### What you have to do
Output every line below without omitting or altering anything.

### Source material
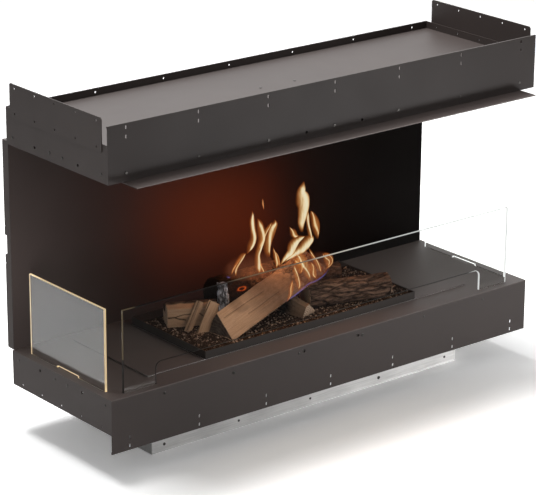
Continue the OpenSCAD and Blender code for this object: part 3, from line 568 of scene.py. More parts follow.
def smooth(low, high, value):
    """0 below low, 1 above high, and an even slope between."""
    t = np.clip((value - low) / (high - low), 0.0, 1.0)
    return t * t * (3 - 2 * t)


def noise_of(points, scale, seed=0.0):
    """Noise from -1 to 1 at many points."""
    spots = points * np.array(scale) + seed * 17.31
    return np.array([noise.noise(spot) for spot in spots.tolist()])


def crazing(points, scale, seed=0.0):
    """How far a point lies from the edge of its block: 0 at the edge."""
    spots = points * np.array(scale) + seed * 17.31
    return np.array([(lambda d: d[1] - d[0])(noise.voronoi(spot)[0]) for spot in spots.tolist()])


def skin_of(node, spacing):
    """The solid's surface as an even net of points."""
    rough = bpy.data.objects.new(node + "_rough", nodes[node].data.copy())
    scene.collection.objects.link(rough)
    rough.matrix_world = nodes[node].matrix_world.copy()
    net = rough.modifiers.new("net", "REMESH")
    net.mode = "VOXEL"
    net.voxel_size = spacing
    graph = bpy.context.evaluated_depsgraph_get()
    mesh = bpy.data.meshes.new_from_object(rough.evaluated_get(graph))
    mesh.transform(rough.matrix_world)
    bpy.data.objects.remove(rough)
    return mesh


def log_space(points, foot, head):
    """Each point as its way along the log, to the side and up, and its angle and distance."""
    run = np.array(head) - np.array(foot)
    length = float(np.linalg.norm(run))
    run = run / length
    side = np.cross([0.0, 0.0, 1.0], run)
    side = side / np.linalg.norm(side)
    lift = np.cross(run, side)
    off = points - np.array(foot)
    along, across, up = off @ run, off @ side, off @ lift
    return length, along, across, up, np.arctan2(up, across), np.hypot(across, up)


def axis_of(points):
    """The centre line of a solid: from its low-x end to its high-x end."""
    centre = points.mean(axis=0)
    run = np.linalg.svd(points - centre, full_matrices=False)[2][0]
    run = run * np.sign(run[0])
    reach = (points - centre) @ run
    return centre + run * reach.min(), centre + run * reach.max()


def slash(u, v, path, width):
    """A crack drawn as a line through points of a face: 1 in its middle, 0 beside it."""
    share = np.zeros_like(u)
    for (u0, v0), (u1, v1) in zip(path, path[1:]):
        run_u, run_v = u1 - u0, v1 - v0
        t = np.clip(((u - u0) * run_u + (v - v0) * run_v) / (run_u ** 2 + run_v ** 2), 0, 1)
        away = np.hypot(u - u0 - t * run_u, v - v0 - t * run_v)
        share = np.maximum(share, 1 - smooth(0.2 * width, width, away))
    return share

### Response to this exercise
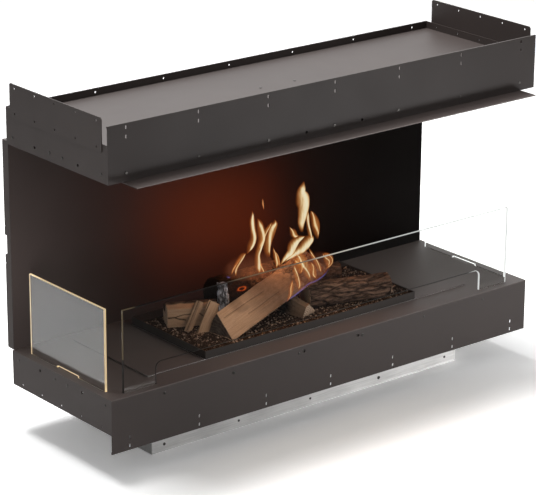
Continue the OpenSCAD and Blender code for this object: part 3, from line 568 of scene.py. More parts follow.
def smooth(low, high, value):
    """0 below low, 1 above high, and an even slope between."""
    t = np.clip((value - low) / (high - low), 0.0, 1.0)
    return t * t * (3 - 2 * t)


def noise_of(points, scale, seed=0.0):
    """Noise from -1 to 1 at many points."""
    spots = points * np.array(scale) + seed * 17.31
    return np.array([noise.noise(spot) for spot in spots.tolist()])


def crazing(points, scale, seed=0.0):
    """How far a point lies from the edge of its block: 0 at the edge."""
    spots = points * np.array(scale) + seed * 17.31
    return np.array([(lambda d: d[1] - d[0])(noise.voronoi(spot)[0]) for spot in spots.tolist()])


def skin_of(node, spacing):
    """The solid's surface as an even net of points."""
    rough = bpy.data.objects.new(node + "_rough", nodes[node].data.copy())
    scene.collection.objects.link(rough)
    rough.matrix_world = nodes[node].matrix_world.copy()
    net = rough.modifiers.new("net", "REMESH")
    net.mode = "VOXEL"
    net.voxel_size = spacing
    graph = bpy.context.evaluated_depsgraph_get()
    mesh = bpy.data.meshes.new_from_object(rough.evaluated_get(graph))
    mesh.transform(rough.matrix_world)
    bpy.data.objects.remove(rough)
    return mesh


def log_space(points, foot, head):
    """Each point as its way along the log, to the side and up, and its angle and distance."""
    run = np.array(head) - np.array(foot)
    length = float(np.linalg.norm(run))
    run = run / length
    side = np.cross([0.0, 0.0, 1.0], run)
    side = side / np.linalg.norm(side)
    lift = np.cross(run, side)
    off = points - np.array(foot)
    along, across, up = off @ run, off @ side, off @ lift
    return length, along, across, up, np.arctan2(up, across), np.hypot(across, up)


def axis_of(points):
    """The centre line of a solid: from its low-x end to its high-x end."""
    centre = points.mean(axis=0)
    run = np.linalg.svd(points - centre, full_matrices=False)[2][0]
    run = run * np.sign(run[0])
    reach = (points - centre) @ run
    return centre + run * reach.min(), centre + run * reach.max()


def slash(u, v, path, width):
    """A crack drawn as a line through points of a face: 1 in its middle, 0 beside it."""
    share = np.zeros_like(u)
    for (u0, v0), (u1, v1) in zip(path, path[1:]):
        run_u, run_v = u1 - u0, v1 - v0
        t = np.clip(((u - u0) * run_u + (v - v0) * run_v) / (run_u ** 2 + run_v ** 2), 0, 1)
        away = np.hypot(u - u0 - t * run_u, v - v0 - t * run_v)
        share = np.maximum(share, 1 - smooth(0.2 * width, width, away))
    return share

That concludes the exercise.